Copy out every line exactly as given.

>> START RECORDED DATA

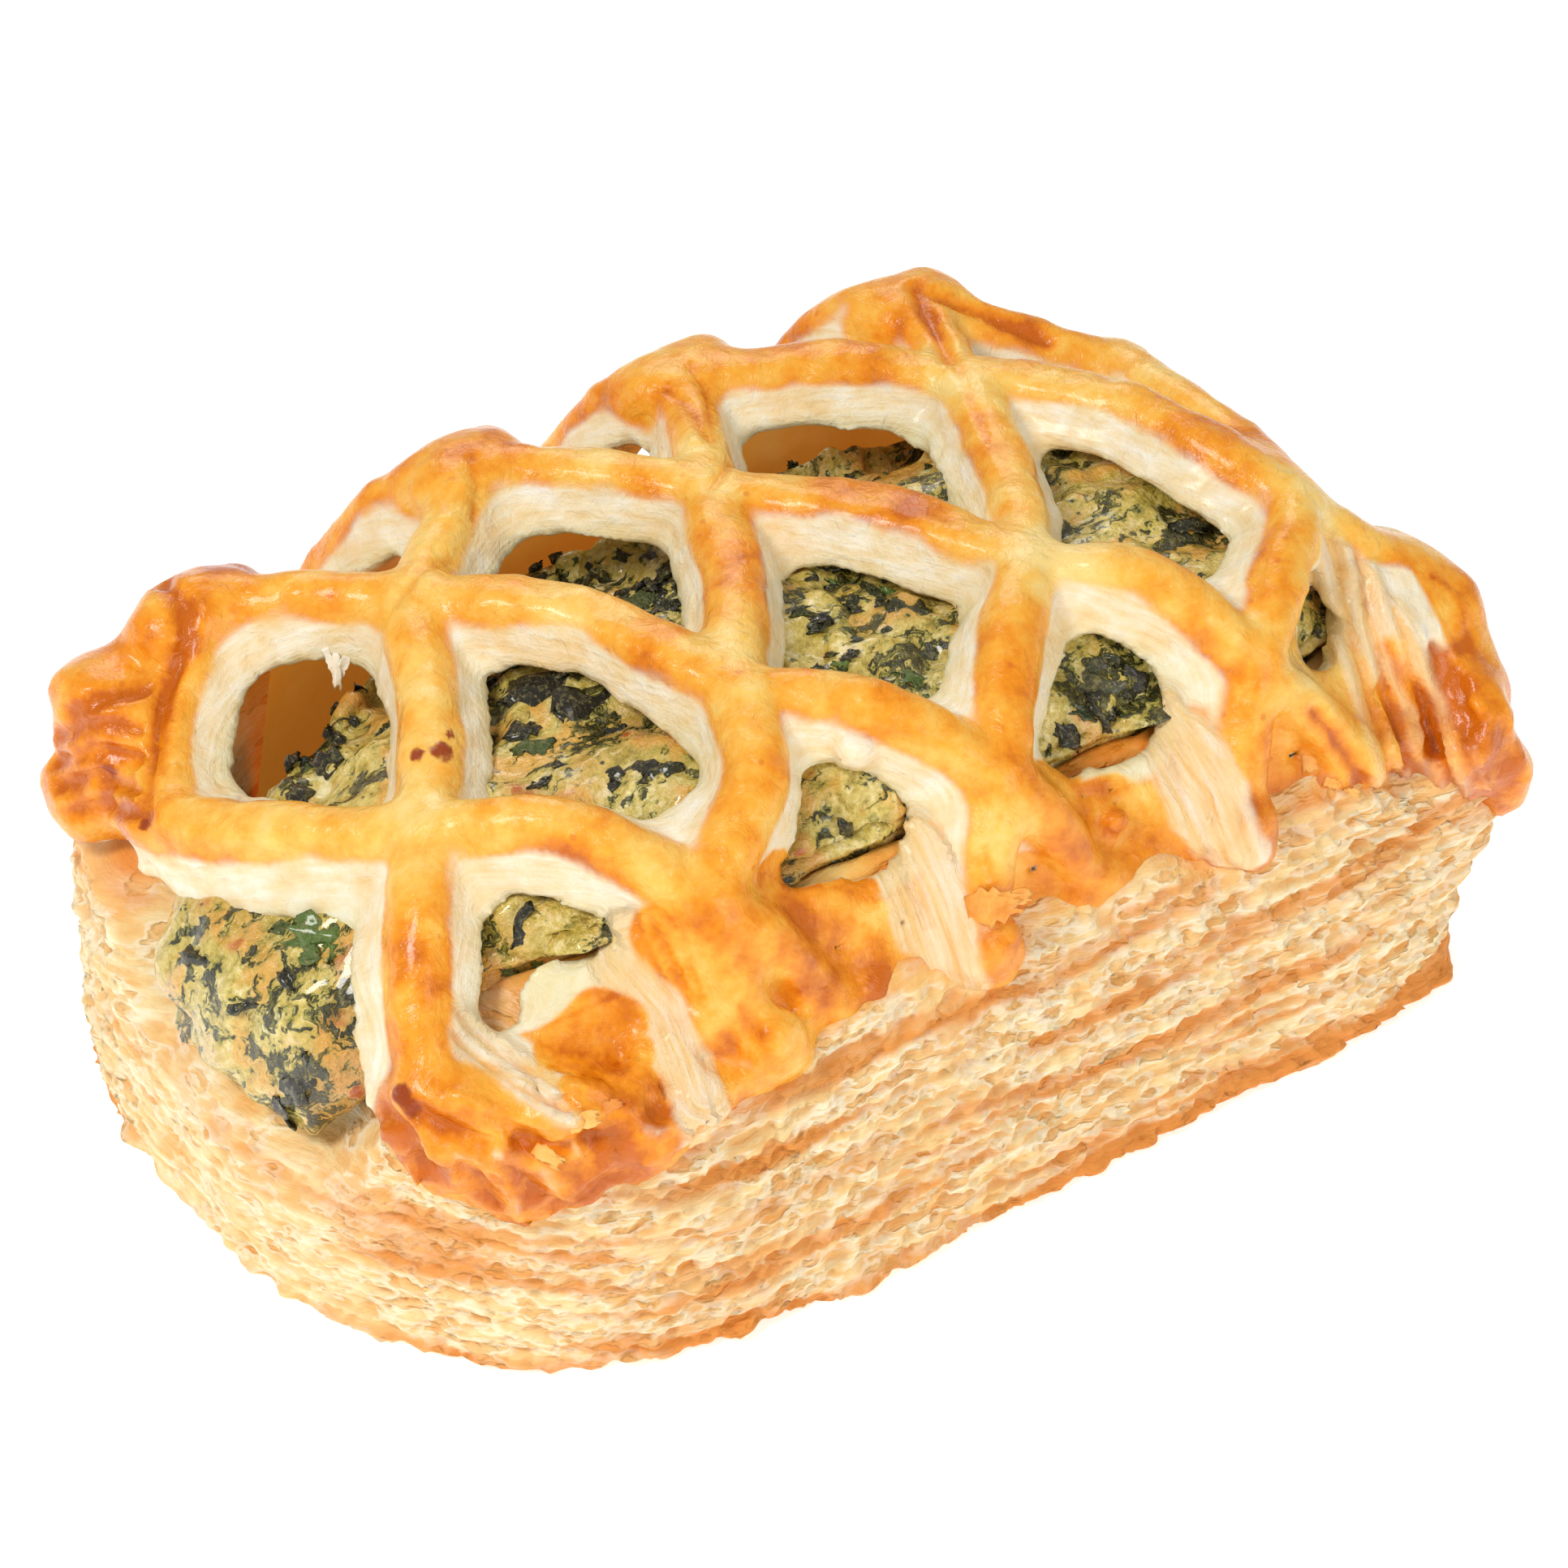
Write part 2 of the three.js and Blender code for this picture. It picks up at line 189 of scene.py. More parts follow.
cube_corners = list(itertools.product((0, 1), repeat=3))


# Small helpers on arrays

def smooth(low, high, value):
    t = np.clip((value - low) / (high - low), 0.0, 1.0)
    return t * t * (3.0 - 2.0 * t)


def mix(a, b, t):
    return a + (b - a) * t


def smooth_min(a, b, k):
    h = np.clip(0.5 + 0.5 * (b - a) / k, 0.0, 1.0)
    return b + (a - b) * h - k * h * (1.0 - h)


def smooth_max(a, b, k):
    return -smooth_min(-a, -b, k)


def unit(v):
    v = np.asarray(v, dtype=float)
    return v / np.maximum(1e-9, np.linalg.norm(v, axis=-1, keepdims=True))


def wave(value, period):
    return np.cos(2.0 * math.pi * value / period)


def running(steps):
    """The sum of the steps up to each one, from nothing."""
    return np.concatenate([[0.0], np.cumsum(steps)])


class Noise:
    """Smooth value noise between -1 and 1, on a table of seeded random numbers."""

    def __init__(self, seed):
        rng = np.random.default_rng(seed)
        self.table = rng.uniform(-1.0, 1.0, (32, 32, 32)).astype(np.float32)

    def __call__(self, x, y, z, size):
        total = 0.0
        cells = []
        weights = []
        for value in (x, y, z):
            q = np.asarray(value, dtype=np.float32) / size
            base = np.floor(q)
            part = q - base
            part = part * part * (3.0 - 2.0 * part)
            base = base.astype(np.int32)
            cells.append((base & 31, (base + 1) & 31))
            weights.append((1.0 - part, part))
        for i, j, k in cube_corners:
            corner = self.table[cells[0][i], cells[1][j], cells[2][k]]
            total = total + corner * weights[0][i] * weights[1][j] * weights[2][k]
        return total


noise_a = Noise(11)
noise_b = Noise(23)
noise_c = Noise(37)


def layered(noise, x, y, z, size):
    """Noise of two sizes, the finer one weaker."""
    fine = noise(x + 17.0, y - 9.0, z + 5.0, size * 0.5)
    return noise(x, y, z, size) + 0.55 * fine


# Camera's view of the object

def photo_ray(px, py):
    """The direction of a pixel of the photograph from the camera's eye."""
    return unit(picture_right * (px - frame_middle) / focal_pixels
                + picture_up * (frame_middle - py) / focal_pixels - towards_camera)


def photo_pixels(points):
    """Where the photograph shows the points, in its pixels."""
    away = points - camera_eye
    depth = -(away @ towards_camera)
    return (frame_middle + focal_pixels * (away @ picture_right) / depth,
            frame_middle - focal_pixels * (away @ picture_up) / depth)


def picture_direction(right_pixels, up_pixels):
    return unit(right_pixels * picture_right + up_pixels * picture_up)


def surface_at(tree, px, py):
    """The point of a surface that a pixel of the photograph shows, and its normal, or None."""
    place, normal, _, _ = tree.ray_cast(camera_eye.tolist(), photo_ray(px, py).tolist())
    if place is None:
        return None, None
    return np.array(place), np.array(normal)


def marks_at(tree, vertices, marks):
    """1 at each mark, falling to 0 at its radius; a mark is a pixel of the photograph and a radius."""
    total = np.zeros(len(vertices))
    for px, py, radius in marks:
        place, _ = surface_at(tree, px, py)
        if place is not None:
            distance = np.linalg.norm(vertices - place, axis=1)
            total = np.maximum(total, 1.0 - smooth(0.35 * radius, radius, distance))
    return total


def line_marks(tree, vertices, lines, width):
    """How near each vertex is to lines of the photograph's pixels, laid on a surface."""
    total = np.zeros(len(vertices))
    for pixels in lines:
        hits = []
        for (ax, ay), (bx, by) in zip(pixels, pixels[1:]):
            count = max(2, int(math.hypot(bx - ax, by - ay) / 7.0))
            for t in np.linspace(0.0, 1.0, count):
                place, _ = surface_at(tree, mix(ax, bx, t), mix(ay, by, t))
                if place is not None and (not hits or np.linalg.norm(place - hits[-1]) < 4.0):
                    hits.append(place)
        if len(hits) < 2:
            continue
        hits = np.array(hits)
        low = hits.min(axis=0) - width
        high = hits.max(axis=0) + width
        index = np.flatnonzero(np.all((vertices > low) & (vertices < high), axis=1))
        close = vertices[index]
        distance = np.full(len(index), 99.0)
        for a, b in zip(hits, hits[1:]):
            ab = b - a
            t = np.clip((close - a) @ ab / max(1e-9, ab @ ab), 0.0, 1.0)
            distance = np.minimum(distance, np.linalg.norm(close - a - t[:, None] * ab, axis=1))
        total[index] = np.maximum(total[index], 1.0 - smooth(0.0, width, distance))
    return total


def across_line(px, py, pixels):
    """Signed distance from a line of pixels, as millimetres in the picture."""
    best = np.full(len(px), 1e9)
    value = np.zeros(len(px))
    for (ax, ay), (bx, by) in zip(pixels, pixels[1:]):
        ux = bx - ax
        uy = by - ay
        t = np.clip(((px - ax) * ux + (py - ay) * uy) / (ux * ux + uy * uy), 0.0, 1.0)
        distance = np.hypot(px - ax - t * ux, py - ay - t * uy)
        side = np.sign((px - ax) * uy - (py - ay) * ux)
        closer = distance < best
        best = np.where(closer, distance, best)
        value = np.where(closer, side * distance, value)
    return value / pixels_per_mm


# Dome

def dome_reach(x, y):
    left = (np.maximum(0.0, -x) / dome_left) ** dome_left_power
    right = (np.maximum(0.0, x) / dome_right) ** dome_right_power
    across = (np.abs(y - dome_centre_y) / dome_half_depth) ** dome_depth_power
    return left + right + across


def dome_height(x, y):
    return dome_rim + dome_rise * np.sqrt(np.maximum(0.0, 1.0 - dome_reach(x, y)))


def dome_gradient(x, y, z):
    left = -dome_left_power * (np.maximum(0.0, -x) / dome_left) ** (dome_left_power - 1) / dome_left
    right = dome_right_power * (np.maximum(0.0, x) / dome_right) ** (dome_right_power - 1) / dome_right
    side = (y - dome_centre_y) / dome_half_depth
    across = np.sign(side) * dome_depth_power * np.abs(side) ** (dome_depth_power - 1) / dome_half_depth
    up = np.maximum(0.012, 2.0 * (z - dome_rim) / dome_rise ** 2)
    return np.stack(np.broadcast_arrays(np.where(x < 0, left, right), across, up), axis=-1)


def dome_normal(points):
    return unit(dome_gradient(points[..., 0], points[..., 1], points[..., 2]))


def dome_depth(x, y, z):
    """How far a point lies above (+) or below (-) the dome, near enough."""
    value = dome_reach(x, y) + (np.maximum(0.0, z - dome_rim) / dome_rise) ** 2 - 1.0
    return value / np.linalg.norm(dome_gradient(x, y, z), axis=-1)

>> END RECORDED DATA

**RIGHT ANSWER**
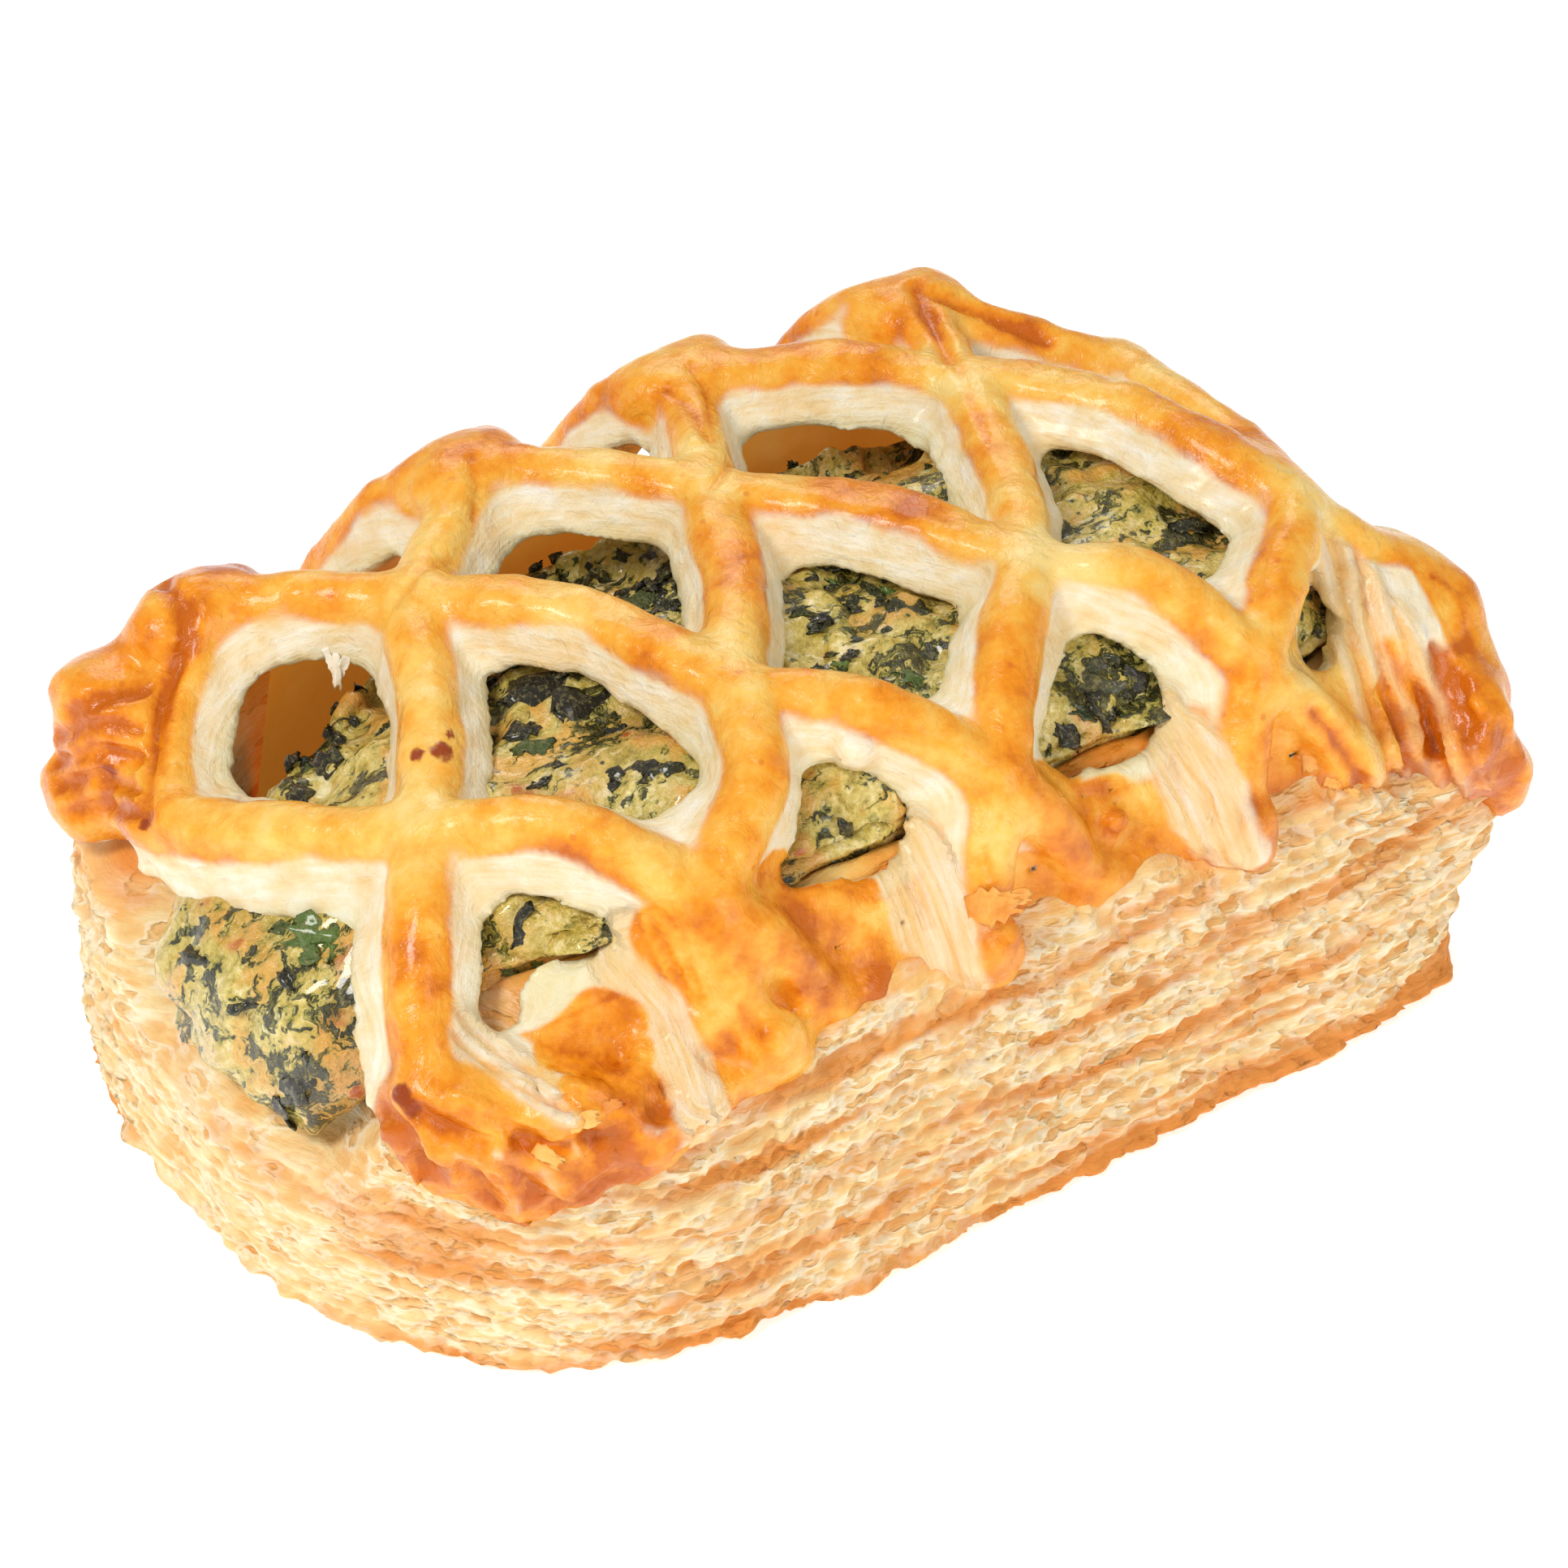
Write part 2 of the three.js and Blender code for this picture. It picks up at line 189 of scene.py. More parts follow.
cube_corners = list(itertools.product((0, 1), repeat=3))


# Small helpers on arrays

def smooth(low, high, value):
    t = np.clip((value - low) / (high - low), 0.0, 1.0)
    return t * t * (3.0 - 2.0 * t)


def mix(a, b, t):
    return a + (b - a) * t


def smooth_min(a, b, k):
    h = np.clip(0.5 + 0.5 * (b - a) / k, 0.0, 1.0)
    return b + (a - b) * h - k * h * (1.0 - h)


def smooth_max(a, b, k):
    return -smooth_min(-a, -b, k)


def unit(v):
    v = np.asarray(v, dtype=float)
    return v / np.maximum(1e-9, np.linalg.norm(v, axis=-1, keepdims=True))


def wave(value, period):
    return np.cos(2.0 * math.pi * value / period)


def running(steps):
    """The sum of the steps up to each one, from nothing."""
    return np.concatenate([[0.0], np.cumsum(steps)])


class Noise:
    """Smooth value noise between -1 and 1, on a table of seeded random numbers."""

    def __init__(self, seed):
        rng = np.random.default_rng(seed)
        self.table = rng.uniform(-1.0, 1.0, (32, 32, 32)).astype(np.float32)

    def __call__(self, x, y, z, size):
        total = 0.0
        cells = []
        weights = []
        for value in (x, y, z):
            q = np.asarray(value, dtype=np.float32) / size
            base = np.floor(q)
            part = q - base
            part = part * part * (3.0 - 2.0 * part)
            base = base.astype(np.int32)
            cells.append((base & 31, (base + 1) & 31))
            weights.append((1.0 - part, part))
        for i, j, k in cube_corners:
            corner = self.table[cells[0][i], cells[1][j], cells[2][k]]
            total = total + corner * weights[0][i] * weights[1][j] * weights[2][k]
        return total


noise_a = Noise(11)
noise_b = Noise(23)
noise_c = Noise(37)


def layered(noise, x, y, z, size):
    """Noise of two sizes, the finer one weaker."""
    fine = noise(x + 17.0, y - 9.0, z + 5.0, size * 0.5)
    return noise(x, y, z, size) + 0.55 * fine


# Camera's view of the object

def photo_ray(px, py):
    """The direction of a pixel of the photograph from the camera's eye."""
    return unit(picture_right * (px - frame_middle) / focal_pixels
                + picture_up * (frame_middle - py) / focal_pixels - towards_camera)


def photo_pixels(points):
    """Where the photograph shows the points, in its pixels."""
    away = points - camera_eye
    depth = -(away @ towards_camera)
    return (frame_middle + focal_pixels * (away @ picture_right) / depth,
            frame_middle - focal_pixels * (away @ picture_up) / depth)


def picture_direction(right_pixels, up_pixels):
    return unit(right_pixels * picture_right + up_pixels * picture_up)


def surface_at(tree, px, py):
    """The point of a surface that a pixel of the photograph shows, and its normal, or None."""
    place, normal, _, _ = tree.ray_cast(camera_eye.tolist(), photo_ray(px, py).tolist())
    if place is None:
        return None, None
    return np.array(place), np.array(normal)


def marks_at(tree, vertices, marks):
    """1 at each mark, falling to 0 at its radius; a mark is a pixel of the photograph and a radius."""
    total = np.zeros(len(vertices))
    for px, py, radius in marks:
        place, _ = surface_at(tree, px, py)
        if place is not None:
            distance = np.linalg.norm(vertices - place, axis=1)
            total = np.maximum(total, 1.0 - smooth(0.35 * radius, radius, distance))
    return total


def line_marks(tree, vertices, lines, width):
    """How near each vertex is to lines of the photograph's pixels, laid on a surface."""
    total = np.zeros(len(vertices))
    for pixels in lines:
        hits = []
        for (ax, ay), (bx, by) in zip(pixels, pixels[1:]):
            count = max(2, int(math.hypot(bx - ax, by - ay) / 7.0))
            for t in np.linspace(0.0, 1.0, count):
                place, _ = surface_at(tree, mix(ax, bx, t), mix(ay, by, t))
                if place is not None and (not hits or np.linalg.norm(place - hits[-1]) < 4.0):
                    hits.append(place)
        if len(hits) < 2:
            continue
        hits = np.array(hits)
        low = hits.min(axis=0) - width
        high = hits.max(axis=0) + width
        index = np.flatnonzero(np.all((vertices > low) & (vertices < high), axis=1))
        close = vertices[index]
        distance = np.full(len(index), 99.0)
        for a, b in zip(hits, hits[1:]):
            ab = b - a
            t = np.clip((close - a) @ ab / max(1e-9, ab @ ab), 0.0, 1.0)
            distance = np.minimum(distance, np.linalg.norm(close - a - t[:, None] * ab, axis=1))
        total[index] = np.maximum(total[index], 1.0 - smooth(0.0, width, distance))
    return total


def across_line(px, py, pixels):
    """Signed distance from a line of pixels, as millimetres in the picture."""
    best = np.full(len(px), 1e9)
    value = np.zeros(len(px))
    for (ax, ay), (bx, by) in zip(pixels, pixels[1:]):
        ux = bx - ax
        uy = by - ay
        t = np.clip(((px - ax) * ux + (py - ay) * uy) / (ux * ux + uy * uy), 0.0, 1.0)
        distance = np.hypot(px - ax - t * ux, py - ay - t * uy)
        side = np.sign((px - ax) * uy - (py - ay) * ux)
        closer = distance < best
        best = np.where(closer, distance, best)
        value = np.where(closer, side * distance, value)
    return value / pixels_per_mm


# Dome

def dome_reach(x, y):
    left = (np.maximum(0.0, -x) / dome_left) ** dome_left_power
    right = (np.maximum(0.0, x) / dome_right) ** dome_right_power
    across = (np.abs(y - dome_centre_y) / dome_half_depth) ** dome_depth_power
    return left + right + across


def dome_height(x, y):
    return dome_rim + dome_rise * np.sqrt(np.maximum(0.0, 1.0 - dome_reach(x, y)))


def dome_gradient(x, y, z):
    left = -dome_left_power * (np.maximum(0.0, -x) / dome_left) ** (dome_left_power - 1) / dome_left
    right = dome_right_power * (np.maximum(0.0, x) / dome_right) ** (dome_right_power - 1) / dome_right
    side = (y - dome_centre_y) / dome_half_depth
    across = np.sign(side) * dome_depth_power * np.abs(side) ** (dome_depth_power - 1) / dome_half_depth
    up = np.maximum(0.012, 2.0 * (z - dome_rim) / dome_rise ** 2)
    return np.stack(np.broadcast_arrays(np.where(x < 0, left, right), across, up), axis=-1)


def dome_normal(points):
    return unit(dome_gradient(points[..., 0], points[..., 1], points[..., 2]))


def dome_depth(x, y, z):
    """How far a point lies above (+) or below (-) the dome, near enough."""
    value = dome_reach(x, y) + (np.maximum(0.0, z - dome_rim) / dome_rise) ** 2 - 1.0
    return value / np.linalg.norm(dome_gradient(x, y, z), axis=-1)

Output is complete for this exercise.